5. Cost per unit shipped
Every 3PL needs a firm grip on cost efficiency.
One of the simplest and most revealing ways to assess this is cost per unit shipped. This metric shows how much it costs to move one shipped unit through your operation. Depending on your setup, you may also track cost per unit by merchant, channel, order type, or warehouse.
This is especially useful because cost problems are often hidden inside busy operations. A warehouse can look productive while quietly becoming a major cost center.
Rising cost per unit shipped can point to:
- low picking density
- too much manual work
- inefficient packing workflows
- poor slotting
- longer travel paths
- high rework
- avoidable shipping costs
When you combine labor performance data with volume and shipping data, you start to see where margins are being eroded. That helps you make smarter staffing decisions, redesign workflows, and optimize warehouse operations without guessing.
6. Inventory turnover and carrying costs
Not every 3PL thinks deeply enough about inventory turnover, but it matters.
Slow-moving stock increases carrying costs, consumes space, and reduces flexibility. Fast-moving stock creates pressure on replenishment and forecasting. In both cases, visibility matters.
When you understand what is selling, what is stagnant, and which products are likely to run out soon, you can help merchants make better decisions and protect the operation from avoidable friction.
This is where dashboards become especially powerful. If you can show top sellers, stock cover in days, and reorder suggestions based on recent sales velocity, you move from reporting history to supporting action.
That improves service for both the warehouse and the client.
Early Signs of Poor 3PL Performance
Whether you’re planning to outsource fulfillment or already use a 3PL, performance should never be an afterthought.
Not every 3PL problem shows up as a major failure right away. In many cases, the first warning signs are small patterns that seem manageable at first, but gradually lead to bigger issues across the fulfillment process, customer satisfaction, and overall operational efficiency.
One of the clearest red flags is low inventory accuracy. When system stock regularly differs from the actual physical inventory, it creates a chain reaction across the business. Picks fail, replenishment decisions become unreliable, merchants lose trust, and the risk of lost sales increases. If a 3PL cannot maintain confidence in its inventory data, the rest of the operation becomes harder to control.
Another warning sign is falling order accuracy or repeated incorrect shipments. A few mistakes may seem normal in busy environments, but when wrong items, wrong quantities, or missing shipments become frequent, it usually points to deeper process issues. Weak scan compliance, unclear storage logic, rushed packing, or poor quality checks often sit behind these problems. Over time, they lead to costly returns, higher support effort, and growing customer dissatisfaction.
Consistent shipping delays are another major signal. If orders are technically being shipped, but not within the promised window, the operation may already be under strain. Missed cutoff time, weak prioritization, label creation issues, or slow handoffs between picking and packing can all damage on time shipping performance.

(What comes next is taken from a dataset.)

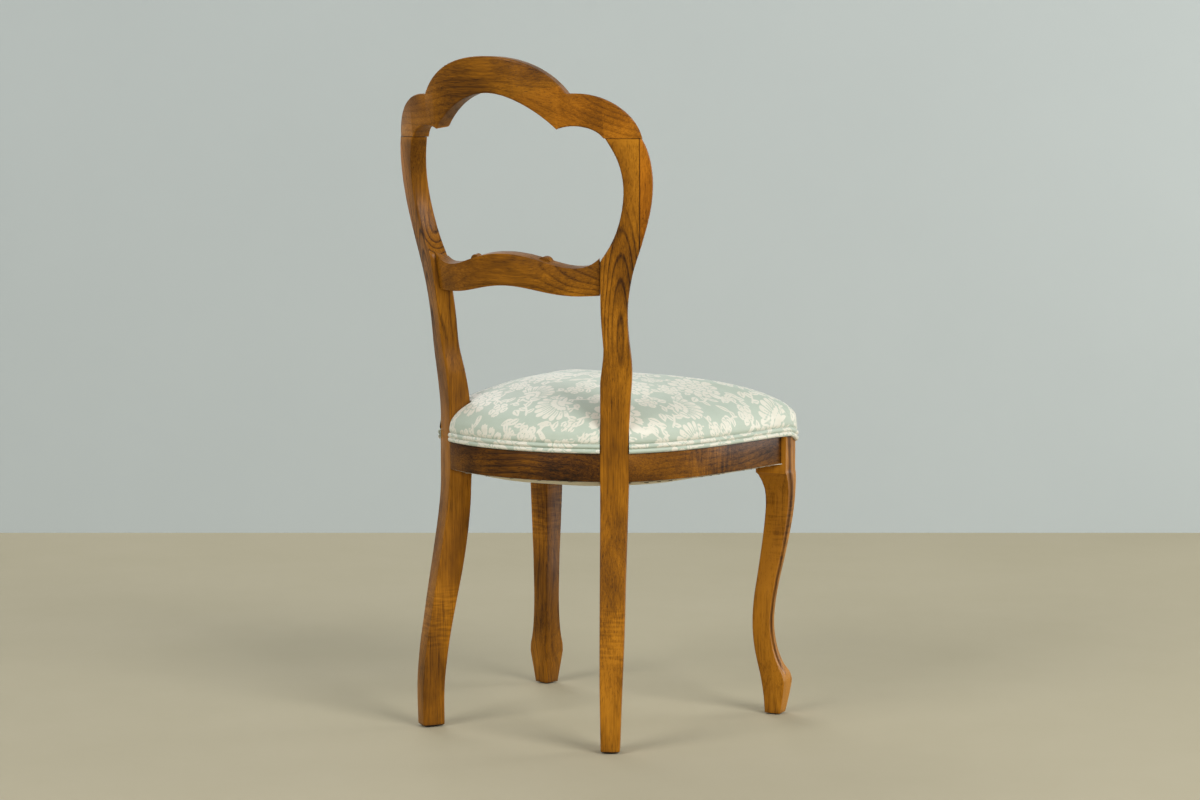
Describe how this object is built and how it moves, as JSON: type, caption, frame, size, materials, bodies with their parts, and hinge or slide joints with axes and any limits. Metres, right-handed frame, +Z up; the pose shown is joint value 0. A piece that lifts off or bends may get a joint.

When this continues, it becomes much harder to meet customer expectations and protect long-term client relationships.
You should also pay attention to rising processing time. If receiving takes longer, picking slows down, or packing output drops without a clear reason, that usually means friction is building inside daily warehouse operations. A healthy 3PL should be able to spot these patterns early through tracking KPIs, task-level productivity, and workflow visibility.
The PULPO Advantage for 3PL Performance
1. Employee & Task Performance

- Productivity Metrics: Tracks "positions per minute" for picking and "items per minute" for packing.
- Activity Distribution: Visualizes the average time spent on specific tasks and the total workload distribution per employee.
- Efficiency Mapping: Includes a scatter plot where the top-right quadrant identifies the highest-performing staff (high volume + high speed).
2. Warehouse & Inventory Intelligence
- Occupancy Tracking: A current snapshot of warehouse zones and positions, including volume-based occupancy (tree maps) to see how full the warehouse is.
- Stock Forecasting: A dynamic reordering tool that calculates "days left" until out-of-stock based on sales velocity (e.g., units sold per day over the last 30 days).
- Inventory Health: Views for general availability, expiring products, and top-selling SKUs by channel.
3. Shipping & Merchant Collaboration

- Merchant Portal: A proposed feature allowing merchants to access a shared view to fix sales orders that failed to generate shipping labels (e.g., correcting address fields).
- Label Management: Once corrected, merchants or fulfillers can re-sync and print shipping labels directly from the dashboard.
- Trend Analysis: Tracks inbound (received) vs. outbound (shipped) trends to monitor overall warehouse flow.
4. Quality Control & Accounting
- Counting Tasks: A detailed log of inventory adjustments, highlighting discrepancies where counted stock was higher or lower than expected.
- Order Status: A high-level overview of all sales orders and their current stage in the fulfillment lifecycle.
5. Delivery Standards (SLA)
- On-Time Rates: Monitors shipping performance against 24- or 48-hour targets, automatically excluding weekends.
- Cycle Times: Tracks the average time from order entry to shipment, with built-in comparisons to the "prior period" (e.g., comparing this week to last week) to spot performance dips.
Final takeaway
The best 3pl performance metrics do not just describe your operation. They help you improve it.
They show whether your warehouse management is reliable, whether your fulfillment operations are scalable, whether your team is using time well, and whether you are truly meeting merchant expectations.
And when those metrics are visible inside a modern warehouse management system, they become much more powerful. You can track labor, inventory, orders, exceptions, and trends in one place. You can respond faster. You can make better decisions. And you can build a stronger, more transparent 3PL business.